Nothing but the lines from the line that contains "tray_floor();" through the line that contains "zip(*points))), Vector(map(max, zip(*points)))" should appear in the output, each reproduced exactly.

Dataset —

+ + + + + + +

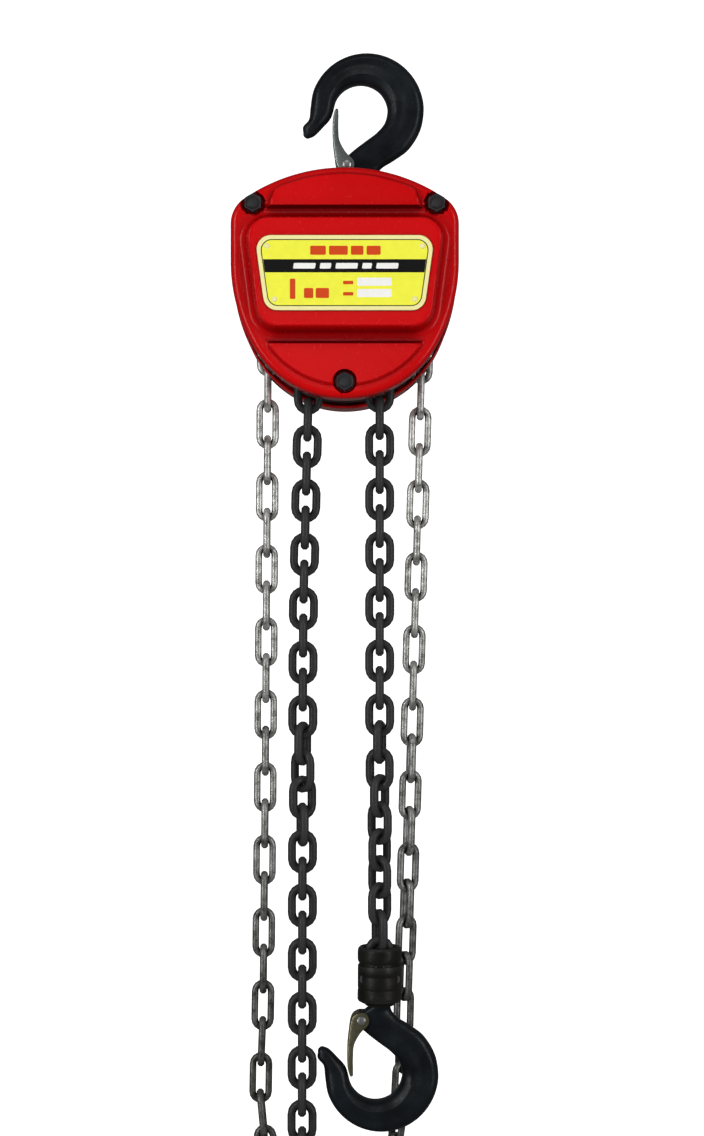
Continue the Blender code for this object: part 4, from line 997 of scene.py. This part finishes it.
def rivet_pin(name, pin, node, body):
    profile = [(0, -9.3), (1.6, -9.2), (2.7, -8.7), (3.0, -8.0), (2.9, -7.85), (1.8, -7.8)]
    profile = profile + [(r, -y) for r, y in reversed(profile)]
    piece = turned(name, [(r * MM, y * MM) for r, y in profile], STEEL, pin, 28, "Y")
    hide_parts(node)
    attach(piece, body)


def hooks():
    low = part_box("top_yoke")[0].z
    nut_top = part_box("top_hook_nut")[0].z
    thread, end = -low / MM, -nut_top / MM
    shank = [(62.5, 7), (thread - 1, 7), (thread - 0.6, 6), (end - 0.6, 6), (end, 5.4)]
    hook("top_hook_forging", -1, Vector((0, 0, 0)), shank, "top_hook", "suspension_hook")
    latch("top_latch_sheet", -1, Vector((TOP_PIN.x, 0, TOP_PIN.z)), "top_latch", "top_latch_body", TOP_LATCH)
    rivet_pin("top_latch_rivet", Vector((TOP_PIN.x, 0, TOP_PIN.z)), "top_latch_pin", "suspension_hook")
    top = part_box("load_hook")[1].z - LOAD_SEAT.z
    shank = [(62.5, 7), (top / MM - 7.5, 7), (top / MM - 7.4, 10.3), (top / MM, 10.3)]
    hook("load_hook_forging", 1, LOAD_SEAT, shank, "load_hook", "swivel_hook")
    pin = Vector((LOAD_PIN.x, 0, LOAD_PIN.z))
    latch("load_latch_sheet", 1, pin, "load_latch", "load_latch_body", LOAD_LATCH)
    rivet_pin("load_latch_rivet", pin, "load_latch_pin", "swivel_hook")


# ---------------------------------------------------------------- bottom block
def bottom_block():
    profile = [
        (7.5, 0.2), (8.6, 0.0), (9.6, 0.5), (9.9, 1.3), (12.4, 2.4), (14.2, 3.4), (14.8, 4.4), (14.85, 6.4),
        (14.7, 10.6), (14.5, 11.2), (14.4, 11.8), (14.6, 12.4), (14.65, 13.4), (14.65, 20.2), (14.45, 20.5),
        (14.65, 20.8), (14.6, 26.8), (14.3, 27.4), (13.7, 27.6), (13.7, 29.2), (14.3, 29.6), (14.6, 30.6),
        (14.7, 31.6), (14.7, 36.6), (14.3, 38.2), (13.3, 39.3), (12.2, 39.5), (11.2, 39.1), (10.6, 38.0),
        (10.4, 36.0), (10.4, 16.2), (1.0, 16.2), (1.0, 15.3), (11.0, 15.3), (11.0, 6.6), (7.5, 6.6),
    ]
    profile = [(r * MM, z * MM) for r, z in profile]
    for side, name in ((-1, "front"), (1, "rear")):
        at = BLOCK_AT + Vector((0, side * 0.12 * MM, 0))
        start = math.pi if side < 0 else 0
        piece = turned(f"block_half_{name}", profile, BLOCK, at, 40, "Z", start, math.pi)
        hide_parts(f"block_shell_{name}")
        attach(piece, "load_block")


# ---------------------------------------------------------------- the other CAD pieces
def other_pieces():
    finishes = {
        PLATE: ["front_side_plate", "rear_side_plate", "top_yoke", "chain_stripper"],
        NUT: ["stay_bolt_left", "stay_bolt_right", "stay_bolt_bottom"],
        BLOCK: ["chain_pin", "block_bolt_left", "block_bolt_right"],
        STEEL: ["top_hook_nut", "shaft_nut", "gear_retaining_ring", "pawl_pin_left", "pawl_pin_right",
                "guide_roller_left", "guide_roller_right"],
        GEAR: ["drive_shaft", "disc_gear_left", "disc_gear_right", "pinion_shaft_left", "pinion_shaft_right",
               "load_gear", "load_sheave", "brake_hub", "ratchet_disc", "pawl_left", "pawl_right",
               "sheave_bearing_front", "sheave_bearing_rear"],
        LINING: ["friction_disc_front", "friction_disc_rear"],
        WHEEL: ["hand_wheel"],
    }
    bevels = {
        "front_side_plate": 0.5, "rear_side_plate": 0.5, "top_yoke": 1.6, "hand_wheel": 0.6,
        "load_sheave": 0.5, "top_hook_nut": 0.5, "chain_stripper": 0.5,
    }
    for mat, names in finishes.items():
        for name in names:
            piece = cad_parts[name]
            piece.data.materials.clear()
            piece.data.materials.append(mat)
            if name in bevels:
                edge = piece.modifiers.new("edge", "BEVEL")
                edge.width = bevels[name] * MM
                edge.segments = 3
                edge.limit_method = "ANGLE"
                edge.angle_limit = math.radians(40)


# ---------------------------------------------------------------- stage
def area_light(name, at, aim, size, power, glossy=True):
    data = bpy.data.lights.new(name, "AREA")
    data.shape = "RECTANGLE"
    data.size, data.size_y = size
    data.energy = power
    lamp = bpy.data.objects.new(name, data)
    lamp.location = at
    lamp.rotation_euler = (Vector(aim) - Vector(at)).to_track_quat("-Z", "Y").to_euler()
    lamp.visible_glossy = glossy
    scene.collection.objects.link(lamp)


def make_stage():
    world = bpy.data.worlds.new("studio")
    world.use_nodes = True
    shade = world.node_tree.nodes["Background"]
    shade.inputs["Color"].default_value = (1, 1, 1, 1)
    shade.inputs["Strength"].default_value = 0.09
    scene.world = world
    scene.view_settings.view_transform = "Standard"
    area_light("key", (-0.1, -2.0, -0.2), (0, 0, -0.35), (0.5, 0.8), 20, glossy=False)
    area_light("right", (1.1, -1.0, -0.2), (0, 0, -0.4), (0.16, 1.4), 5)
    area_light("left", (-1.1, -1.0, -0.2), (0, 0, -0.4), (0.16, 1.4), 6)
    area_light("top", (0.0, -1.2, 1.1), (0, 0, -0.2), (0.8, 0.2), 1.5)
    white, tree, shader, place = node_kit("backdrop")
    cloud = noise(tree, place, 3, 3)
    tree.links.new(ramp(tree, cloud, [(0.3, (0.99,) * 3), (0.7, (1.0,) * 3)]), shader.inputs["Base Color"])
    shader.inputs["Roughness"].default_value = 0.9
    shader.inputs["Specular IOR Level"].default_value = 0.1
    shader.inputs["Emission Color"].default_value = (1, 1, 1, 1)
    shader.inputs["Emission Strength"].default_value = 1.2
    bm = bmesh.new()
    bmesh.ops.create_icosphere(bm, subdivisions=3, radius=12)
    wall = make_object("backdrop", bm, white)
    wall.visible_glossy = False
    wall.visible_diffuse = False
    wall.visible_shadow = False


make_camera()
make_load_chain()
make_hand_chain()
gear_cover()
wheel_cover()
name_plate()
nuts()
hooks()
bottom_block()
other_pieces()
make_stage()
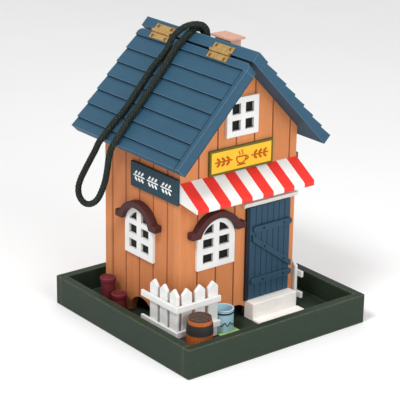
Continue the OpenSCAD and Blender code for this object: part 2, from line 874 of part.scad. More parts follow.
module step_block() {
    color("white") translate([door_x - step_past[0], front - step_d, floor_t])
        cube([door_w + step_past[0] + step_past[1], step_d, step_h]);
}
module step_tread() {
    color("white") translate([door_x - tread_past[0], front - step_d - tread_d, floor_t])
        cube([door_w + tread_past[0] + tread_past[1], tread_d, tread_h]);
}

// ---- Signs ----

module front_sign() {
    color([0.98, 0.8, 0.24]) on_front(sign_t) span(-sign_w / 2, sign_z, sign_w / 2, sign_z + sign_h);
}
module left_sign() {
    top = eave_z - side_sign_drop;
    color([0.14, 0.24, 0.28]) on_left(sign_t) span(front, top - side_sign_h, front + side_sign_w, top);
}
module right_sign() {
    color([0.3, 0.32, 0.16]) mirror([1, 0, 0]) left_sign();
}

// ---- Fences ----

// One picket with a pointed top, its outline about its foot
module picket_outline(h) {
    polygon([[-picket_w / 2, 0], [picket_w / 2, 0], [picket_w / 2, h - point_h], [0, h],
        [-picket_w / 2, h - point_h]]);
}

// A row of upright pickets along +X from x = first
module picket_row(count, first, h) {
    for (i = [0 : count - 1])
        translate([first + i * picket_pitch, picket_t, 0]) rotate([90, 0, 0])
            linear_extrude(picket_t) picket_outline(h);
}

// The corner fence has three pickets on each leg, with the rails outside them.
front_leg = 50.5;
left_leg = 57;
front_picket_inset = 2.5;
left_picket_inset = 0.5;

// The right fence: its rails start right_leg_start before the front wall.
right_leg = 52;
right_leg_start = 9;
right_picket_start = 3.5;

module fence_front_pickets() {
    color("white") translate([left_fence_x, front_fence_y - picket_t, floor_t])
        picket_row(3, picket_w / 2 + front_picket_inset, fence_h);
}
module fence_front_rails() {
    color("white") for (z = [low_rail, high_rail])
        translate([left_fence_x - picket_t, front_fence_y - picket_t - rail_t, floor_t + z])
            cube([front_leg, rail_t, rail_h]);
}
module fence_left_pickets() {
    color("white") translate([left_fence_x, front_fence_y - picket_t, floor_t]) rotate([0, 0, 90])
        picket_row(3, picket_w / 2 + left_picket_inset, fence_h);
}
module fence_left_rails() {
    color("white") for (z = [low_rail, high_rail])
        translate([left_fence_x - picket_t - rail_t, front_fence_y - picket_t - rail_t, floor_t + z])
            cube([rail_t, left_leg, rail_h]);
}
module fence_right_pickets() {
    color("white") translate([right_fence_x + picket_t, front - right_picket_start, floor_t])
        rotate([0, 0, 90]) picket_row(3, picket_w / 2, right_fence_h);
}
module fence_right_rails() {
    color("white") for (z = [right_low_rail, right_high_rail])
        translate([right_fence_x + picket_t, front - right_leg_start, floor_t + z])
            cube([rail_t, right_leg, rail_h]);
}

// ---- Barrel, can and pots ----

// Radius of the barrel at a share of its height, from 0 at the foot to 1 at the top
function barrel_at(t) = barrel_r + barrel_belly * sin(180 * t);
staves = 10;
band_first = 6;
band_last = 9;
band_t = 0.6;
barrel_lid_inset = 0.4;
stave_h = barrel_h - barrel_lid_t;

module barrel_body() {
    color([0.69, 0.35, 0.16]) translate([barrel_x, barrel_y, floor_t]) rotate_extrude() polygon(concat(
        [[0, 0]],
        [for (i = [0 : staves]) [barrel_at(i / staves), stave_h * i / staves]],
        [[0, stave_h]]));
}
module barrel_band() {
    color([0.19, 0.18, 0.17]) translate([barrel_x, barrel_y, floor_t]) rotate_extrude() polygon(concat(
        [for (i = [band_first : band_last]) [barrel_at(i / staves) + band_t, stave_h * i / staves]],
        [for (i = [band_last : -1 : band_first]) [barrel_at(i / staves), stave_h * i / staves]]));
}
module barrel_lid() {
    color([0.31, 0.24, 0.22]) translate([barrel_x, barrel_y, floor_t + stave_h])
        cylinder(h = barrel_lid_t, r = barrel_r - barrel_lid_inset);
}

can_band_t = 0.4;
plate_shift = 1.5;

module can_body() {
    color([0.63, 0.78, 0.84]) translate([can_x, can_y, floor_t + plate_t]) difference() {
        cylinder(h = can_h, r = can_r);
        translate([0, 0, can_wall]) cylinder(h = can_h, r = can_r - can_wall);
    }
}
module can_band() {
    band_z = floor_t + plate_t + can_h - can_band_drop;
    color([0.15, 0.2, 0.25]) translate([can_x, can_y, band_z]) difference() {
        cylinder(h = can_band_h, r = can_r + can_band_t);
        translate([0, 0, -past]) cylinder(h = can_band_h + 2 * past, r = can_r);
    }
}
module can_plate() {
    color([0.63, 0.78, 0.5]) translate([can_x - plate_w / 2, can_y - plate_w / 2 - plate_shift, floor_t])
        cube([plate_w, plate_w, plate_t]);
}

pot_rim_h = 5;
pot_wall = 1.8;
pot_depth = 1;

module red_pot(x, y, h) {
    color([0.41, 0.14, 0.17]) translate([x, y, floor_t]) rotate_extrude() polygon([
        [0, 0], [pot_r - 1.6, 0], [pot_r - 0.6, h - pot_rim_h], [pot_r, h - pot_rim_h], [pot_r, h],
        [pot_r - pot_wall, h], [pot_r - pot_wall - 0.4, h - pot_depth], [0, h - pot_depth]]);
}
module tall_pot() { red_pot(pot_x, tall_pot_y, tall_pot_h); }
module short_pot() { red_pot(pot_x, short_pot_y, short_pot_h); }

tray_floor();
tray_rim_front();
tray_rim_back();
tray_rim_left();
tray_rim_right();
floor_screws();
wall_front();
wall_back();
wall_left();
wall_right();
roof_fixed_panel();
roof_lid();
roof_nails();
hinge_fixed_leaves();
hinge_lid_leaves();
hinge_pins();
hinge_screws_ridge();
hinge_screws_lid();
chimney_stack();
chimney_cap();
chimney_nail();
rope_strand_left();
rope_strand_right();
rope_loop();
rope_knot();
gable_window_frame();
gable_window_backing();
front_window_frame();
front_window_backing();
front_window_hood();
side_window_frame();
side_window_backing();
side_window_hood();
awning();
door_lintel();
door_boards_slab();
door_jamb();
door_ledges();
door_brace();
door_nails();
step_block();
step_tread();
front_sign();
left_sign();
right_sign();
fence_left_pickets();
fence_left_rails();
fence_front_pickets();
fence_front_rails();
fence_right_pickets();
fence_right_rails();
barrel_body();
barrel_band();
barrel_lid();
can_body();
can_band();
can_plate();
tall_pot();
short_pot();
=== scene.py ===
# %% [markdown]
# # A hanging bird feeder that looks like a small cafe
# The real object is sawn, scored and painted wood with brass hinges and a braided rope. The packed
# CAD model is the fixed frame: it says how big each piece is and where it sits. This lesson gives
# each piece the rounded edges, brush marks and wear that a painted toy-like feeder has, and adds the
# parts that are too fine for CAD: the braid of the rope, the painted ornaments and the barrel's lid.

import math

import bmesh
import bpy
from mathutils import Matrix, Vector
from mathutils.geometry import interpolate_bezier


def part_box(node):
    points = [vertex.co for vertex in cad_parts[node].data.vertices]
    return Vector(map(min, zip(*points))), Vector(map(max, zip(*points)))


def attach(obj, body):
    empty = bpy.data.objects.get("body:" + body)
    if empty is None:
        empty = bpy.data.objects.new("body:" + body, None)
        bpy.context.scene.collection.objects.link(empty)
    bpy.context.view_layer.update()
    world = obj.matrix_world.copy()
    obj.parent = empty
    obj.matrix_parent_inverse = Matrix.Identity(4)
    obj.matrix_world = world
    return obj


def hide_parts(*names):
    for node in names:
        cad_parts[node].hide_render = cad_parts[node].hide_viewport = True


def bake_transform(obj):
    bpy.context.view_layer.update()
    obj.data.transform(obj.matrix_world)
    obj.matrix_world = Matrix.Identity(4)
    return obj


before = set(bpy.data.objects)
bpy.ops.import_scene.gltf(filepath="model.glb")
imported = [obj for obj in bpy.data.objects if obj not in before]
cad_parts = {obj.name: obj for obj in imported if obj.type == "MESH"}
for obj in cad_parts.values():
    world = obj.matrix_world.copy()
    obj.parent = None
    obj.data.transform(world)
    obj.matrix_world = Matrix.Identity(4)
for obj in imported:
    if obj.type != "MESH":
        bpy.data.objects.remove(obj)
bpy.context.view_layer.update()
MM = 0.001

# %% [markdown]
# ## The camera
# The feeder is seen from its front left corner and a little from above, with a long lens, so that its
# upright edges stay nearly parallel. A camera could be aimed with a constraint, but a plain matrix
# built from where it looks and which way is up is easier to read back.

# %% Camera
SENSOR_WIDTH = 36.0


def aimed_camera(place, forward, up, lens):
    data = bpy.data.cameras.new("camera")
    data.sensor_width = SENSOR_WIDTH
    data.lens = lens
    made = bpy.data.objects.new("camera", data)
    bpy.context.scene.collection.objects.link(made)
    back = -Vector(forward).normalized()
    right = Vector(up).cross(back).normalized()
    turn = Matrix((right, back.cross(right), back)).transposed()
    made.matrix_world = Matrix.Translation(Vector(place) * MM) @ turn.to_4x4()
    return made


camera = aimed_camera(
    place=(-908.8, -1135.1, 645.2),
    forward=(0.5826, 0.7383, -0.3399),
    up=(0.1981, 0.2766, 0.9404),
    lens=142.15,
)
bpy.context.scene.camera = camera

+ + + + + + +

Response —
tray_floor();
tray_rim_front();
tray_rim_back();
tray_rim_left();
tray_rim_right();
floor_screws();
wall_front();
wall_back();
wall_left();
wall_right();
roof_fixed_panel();
roof_lid();
roof_nails();
hinge_fixed_leaves();
hinge_lid_leaves();
hinge_pins();
hinge_screws_ridge();
hinge_screws_lid();
chimney_stack();
chimney_cap();
chimney_nail();
rope_strand_left();
rope_strand_right();
rope_loop();
rope_knot();
gable_window_frame();
gable_window_backing();
front_window_frame();
front_window_backing();
front_window_hood();
side_window_frame();
side_window_backing();
side_window_hood();
awning();
door_lintel();
door_boards_slab();
door_jamb();
door_ledges();
door_brace();
door_nails();
step_block();
step_tread();
front_sign();
left_sign();
right_sign();
fence_left_pickets();
fence_left_rails();
fence_front_pickets();
fence_front_rails();
fence_right_pickets();
fence_right_rails();
barrel_body();
barrel_band();
barrel_lid();
can_body();
can_band();
can_plate();
tall_pot();
short_pot();
=== scene.py ===
# %% [markdown]
# # A hanging bird feeder that looks like a small cafe
# The real object is sawn, scored and painted wood with brass hinges and a braided rope. The packed
# CAD model is the fixed frame: it says how big each piece is and where it sits. This lesson gives
# each piece the rounded edges, brush marks and wear that a painted toy-like feeder has, and adds the
# parts that are too fine for CAD: the braid of the rope, the painted ornaments and the barrel's lid.

import math

import bmesh
import bpy
from mathutils import Matrix, Vector
from mathutils.geometry import interpolate_bezier


def part_box(node):
    points = [vertex.co for vertex in cad_parts[node].data.vertices]
    return Vector(map(min, zip(*points))), Vector(map(max, zip(*points)))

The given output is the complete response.